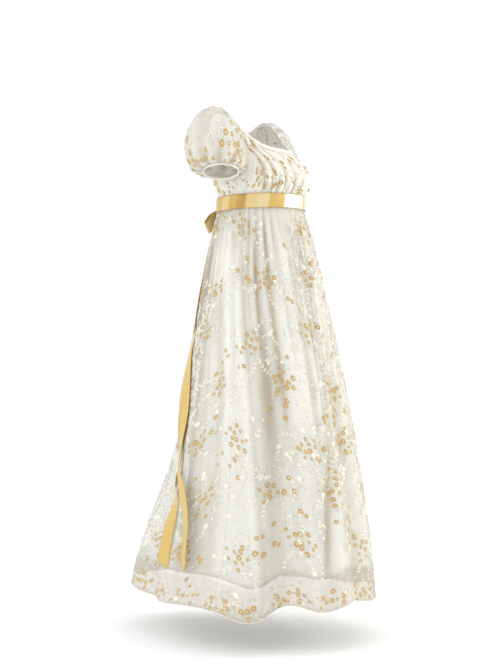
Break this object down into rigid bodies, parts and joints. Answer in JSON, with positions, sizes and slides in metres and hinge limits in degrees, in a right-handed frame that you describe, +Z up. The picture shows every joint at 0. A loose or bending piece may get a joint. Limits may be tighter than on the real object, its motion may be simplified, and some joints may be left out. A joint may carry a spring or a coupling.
{
  "type": "regency gown",
  "caption": "Full-length high-waisted gown in embroidered organza, worn form with no wearer: gathered bodice, short puff sleeves, gold satin sash with a bow and long tails.",
  "frame": {"origin": "midway between the wearer's shoulders, at the height of the neckline's highest points", "axes": "+Z up along the wearer, -Y the way the gown faces, +X to the wearer's left"},
  "size_m": [0.5917, 0.7554, 1.3315],
  "materials": {
    "organza": "sheer, embroidered",
    "lining": "soft satin",
    "white_band": "matte",
    "gold_satin": "satin"
  },
  "bodies": {
    "root": {"bodice_back": "organza", "bodice_front": "organza", "bow_knot": "gold_satin", "bow_loop_left": "gold_satin", "bow_loop_right": "gold_satin", "cuff_left": "white_band", "cuff_right": "white_band", "lining_back": "lining", "lining_front": "lining", "neck_casing": "white_band", "sash_band": "gold_satin", "sash_tail_left": "gold_satin", "sash_tail_right": "gold_satin", "skirt_back": "organza", "skirt_front": "organza", "sleeve_left": "organza", "sleeve_right": "organza"}
  },
  "joints": []
}
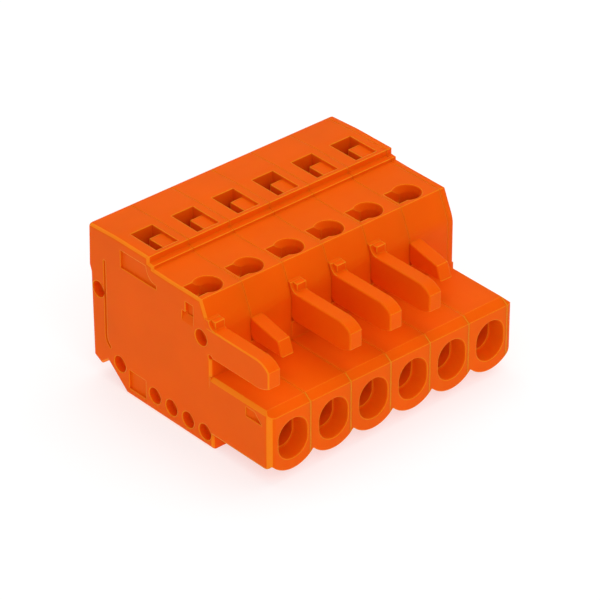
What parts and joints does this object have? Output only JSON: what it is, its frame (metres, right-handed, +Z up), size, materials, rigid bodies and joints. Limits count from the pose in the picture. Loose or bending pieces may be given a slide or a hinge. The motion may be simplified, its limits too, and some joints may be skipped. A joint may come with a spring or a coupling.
{
  "type": "pluggable terminal block",
  "caption": "Orange plug-in terminal block: spring-clamp wire entries on top, a row of pin sockets in front, with latch and coding fingers above them.",
  "frame": {"origin": "bottom centre of the bounding box, in the plane of the foot", "axes": "+X along the row of poles, -Y towards the mating face, +Z up towards the wire entries"},
  "size_m": [0.0312, 0.0266, 0.0172],
  "materials": {
    "housing_plastic": "satin moulded polyamide",
    "tinned_copper": "bright tin plating",
    "spring_steel": "bright rolled strip"
  },
  "bodies": {
    "block": {"housing_1": "housing_plastic", "housing_2": "housing_plastic", "housing_3": "housing_plastic", "housing_4": "housing_plastic", "housing_5": "housing_plastic", "housing_6": "housing_plastic", "end_plate": "housing_plastic", "contact_1": "tinned_copper", "contact_2": "tinned_copper", "contact_3": "tinned_copper", "contact_4": "tinned_copper", "contact_5": "tinned_copper", "contact_6": "tinned_copper"},
    "spring_1": {"clamp_spring_1": "spring_steel"},
    "spring_2": {"clamp_spring_2": "spring_steel"},
    "spring_3": {"clamp_spring_3": "spring_steel"},
    "spring_4": {"clamp_spring_4": "spring_steel"},
    "spring_5": {"clamp_spring_5": "spring_steel"},
    "spring_6": {"clamp_spring_6": "spring_steel"}
  },
  "joints": [
    {"name": "clamp_1", "type": "hinge", "parent": "block", "child": "spring_1", "pos_m": [-0.01299, 0.00051, 0.00628], "axis": [1, 0, 0], "range_deg": [0, 20], "stiffness_Nm_per_rad": 0.02, "springref_deg": -20.05},
    {"name": "clamp_2", "type": "hinge", "parent": "block", "child": "spring_2", "pos_m": [-0.00791, 0.00051, 0.00628], "axis": [1, 0, 0], "range_deg": [0, 20], "stiffness_Nm_per_rad": 0.02, "springref_deg": -20.05},
    {"name": "clamp_3", "type": "hinge", "parent": "block", "child": "spring_3", "pos_m": [-0.00283, 0.00051, 0.00628], "axis": [1, 0, 0], "range_deg": [0, 20], "stiffness_Nm_per_rad": 0.02, "springref_deg": -20.05},
    {"name": "clamp_4", "type": "hinge", "parent": "block", "child": "spring_4", "pos_m": [0.00225, 0.00051, 0.00628], "axis": [1, 0, 0], "range_deg": [0, 20], "stiffness_Nm_per_rad": 0.02, "springref_deg": -20.05},
    {"name": "clamp_5", "type": "hinge", "parent": "block", "child": "spring_5", "pos_m": [0.00733, 0.00051, 0.00628], "axis": [1, 0, 0], "range_deg": [0, 20], "stiffness_Nm_per_rad": 0.02, "springref_deg": -20.05},
    {"name": "clamp_6", "type": "hinge", "parent": "block", "child": "spring_6", "pos_m": [0.01241, 0.00051, 0.00628], "axis": [1, 0, 0], "range_deg": [0, 20], "stiffness_Nm_per_rad": 0.02, "springref_deg": -20.05}
  ]
}
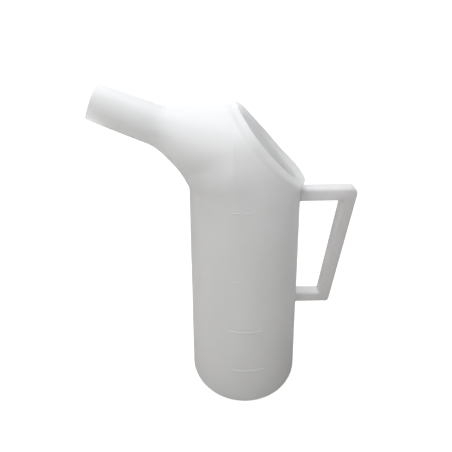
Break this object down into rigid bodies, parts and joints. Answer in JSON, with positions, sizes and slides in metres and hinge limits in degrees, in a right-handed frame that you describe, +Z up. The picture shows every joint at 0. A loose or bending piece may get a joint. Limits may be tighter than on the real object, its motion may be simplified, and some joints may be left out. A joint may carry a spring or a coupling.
{
  "type": "calf feeding jug",
  "caption": "Tall tapered milky plastic jug with a slanted open mouth, a rising pouring spout, a square-section side handle and raised fill marks.",
  "frame": {"origin": "centre of the flat underside, on the surface the jug stands on", "axes": "+Z up, spout points along -X, handle along +X, the jug is symmetric about the X-Z plane except for the fill marks on the -Y side"},
  "size_m": [0.2262, 0.1196, 0.3165],
  "materials": {
    "milky_wall": "milky translucent polyethylene, soft satin sheen",
    "milky_handle": "milky polyethylene, thicker and more opaque than the wall, soft satin sheen",
    "raised_marks": "milky polyethylene, raised lines slightly lighter than the wall"
  },
  "bodies": {
    "root": {"base_cup": "milky_wall", "body_wall": "milky_wall", "hood": "milky_wall", "mouth_lip": "milky_wall", "spout": "milky_wall", "handle_upper_arm": "milky_handle", "handle_lower_arm": "milky_handle", "handle_grip": "milky_handle", "fill_mark_1": "raised_marks", "fill_mark_2": "raised_marks", "fill_mark_3": "raised_marks", "fill_mark_4_left": "raised_marks", "fill_mark_4_right": "raised_marks", "numeral_one": "raised_marks"}
  },
  "joints": []
}
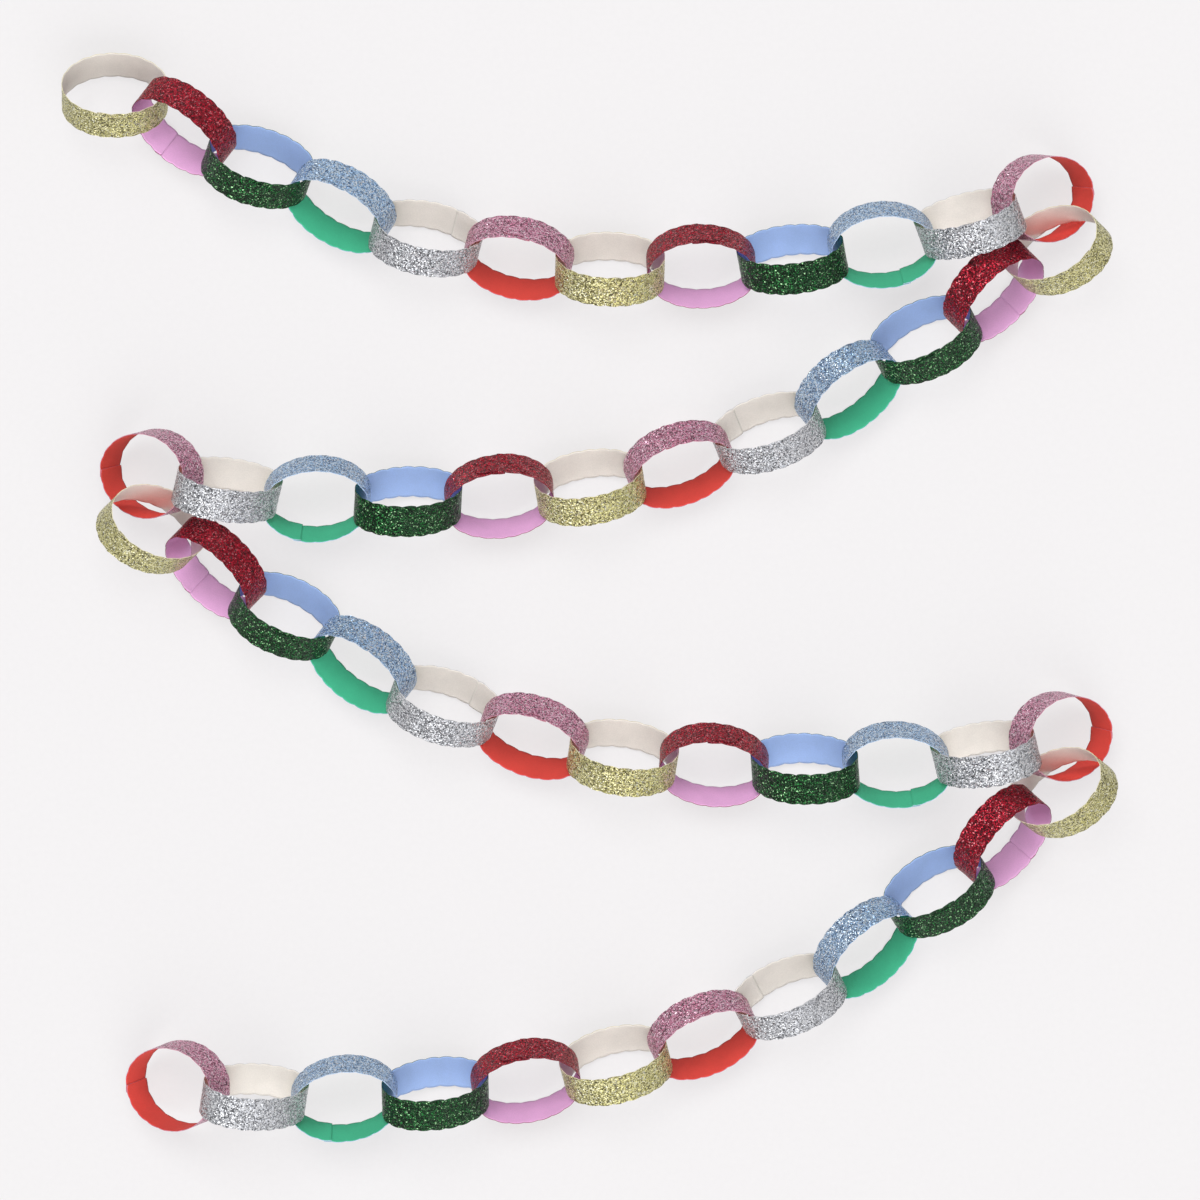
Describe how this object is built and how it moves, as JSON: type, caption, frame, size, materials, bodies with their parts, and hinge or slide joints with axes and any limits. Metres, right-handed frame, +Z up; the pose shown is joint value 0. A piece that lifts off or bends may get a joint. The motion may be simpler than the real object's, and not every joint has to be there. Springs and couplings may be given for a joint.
{
  "type": "paper chain garland",
  "caption": "Decorative chain of interlocked card rings, each a scalloped glitter strip lapped and glued into a loop, laid out in a zigzag of rows.",
  "frame": {"origin": "middle of the garland's footprint, on the surface it lies on", "axes": "+Z up from the surface, +Y from the last row of links to the first, +X along the first row from the free end"},
  "size_m": [0.6498, 0.671, 0.0658],
  "materials": {
    "glitter_gold": "glitter outside, plain cream inside",
    "glitter_red": "glitter outside, plain lilac inside",
    "glitter_green": "glitter outside, plain periwinkle blue inside",
    "glitter_blue": "glitter outside, plain mint green inside",
    "glitter_silver": "glitter outside, plain cream inside",
    "glitter_pink": "glitter outside, plain coral red inside"
  },
  "bodies": {
    "root": {"link_01_gold": "glitter_gold", "link_02_red": "glitter_red", "link_03_green": "glitter_green", "link_04_blue": "glitter_blue", "link_05_silver": "glitter_silver", "link_06_pink": "glitter_pink", "link_07_gold": "glitter_gold", "link_08_red": "glitter_red", "link_09_green": "glitter_green", "link_10_blue": "glitter_blue", "link_11_silver": "glitter_silver", "link_12_pink": "glitter_pink", "link_13_gold": "glitter_gold", "link_14_red": "glitter_red", "link_15_green": "glitter_green", "link_16_blue": "glitter_blue", "link_17_silver": "glitter_silver", "link_18_pink": "glitter_pink", "link_19_gold": "glitter_gold", "link_20_red": "glitter_red", "link_21_green": "glitter_green", "link_22_blue": "glitter_blue", "link_23_silver": "glitter_silver", "link_24_pink": "glitter_pink", "link_25_gold": "glitter_gold", "link_26_red": "glitter_red", "link_27_green": "glitter_green", "link_28_blue": "glitter_blue", "link_29_silver": "glitter_silver", "link_30_pink": "glitter_pink", "link_31_gold": "glitter_gold", "link_32_red": "glitter_red", "link_33_green": "glitter_green", "link_34_blue": "glitter_blue", "link_35_silver": "glitter_silver", "link_36_pink": "glitter_pink", "link_37_gold": "glitter_gold", "link_38_red": "glitter_red", "link_39_green": "glitter_green", "link_40_blue": "glitter_blue", "link_41_silver": "glitter_silver", "link_42_pink": "glitter_pink", "link_43_gold": "glitter_gold", "link_44_red": "glitter_red", "link_45_green": "glitter_green", "link_46_blue": "glitter_blue", "link_47_silver": "glitter_silver", "link_48_pink": "glitter_pink"}
  },
  "joints": []
}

= = = =

Note every line above where the string "pose" shows up, and copy those lines.

WRITTEN REPLY
What parts and joints does this object have? Output only JSON: what it is, its frame (metres, right-handed, +Z up), size, materials, rigid bodies and joints. Limits count from the pose in the picture. Loose or bending pieces may be given a slide or a hinge. The motion may be simplified, its limits too, and some joints may be skipped. A joint may come with a spring or a coupling.
Describe how this object is built and how it moves, as JSON: type, caption, frame, size, materials, bodies with their parts, and hinge or slide joints with axes and any limits. Metres, right-handed frame, +Z up; the pose shown is joint value 0. A piece that lifts off or bends may get a joint. The motion may be simpler than the real object's, and not every joint has to be there. Springs and couplings may be given for a joint.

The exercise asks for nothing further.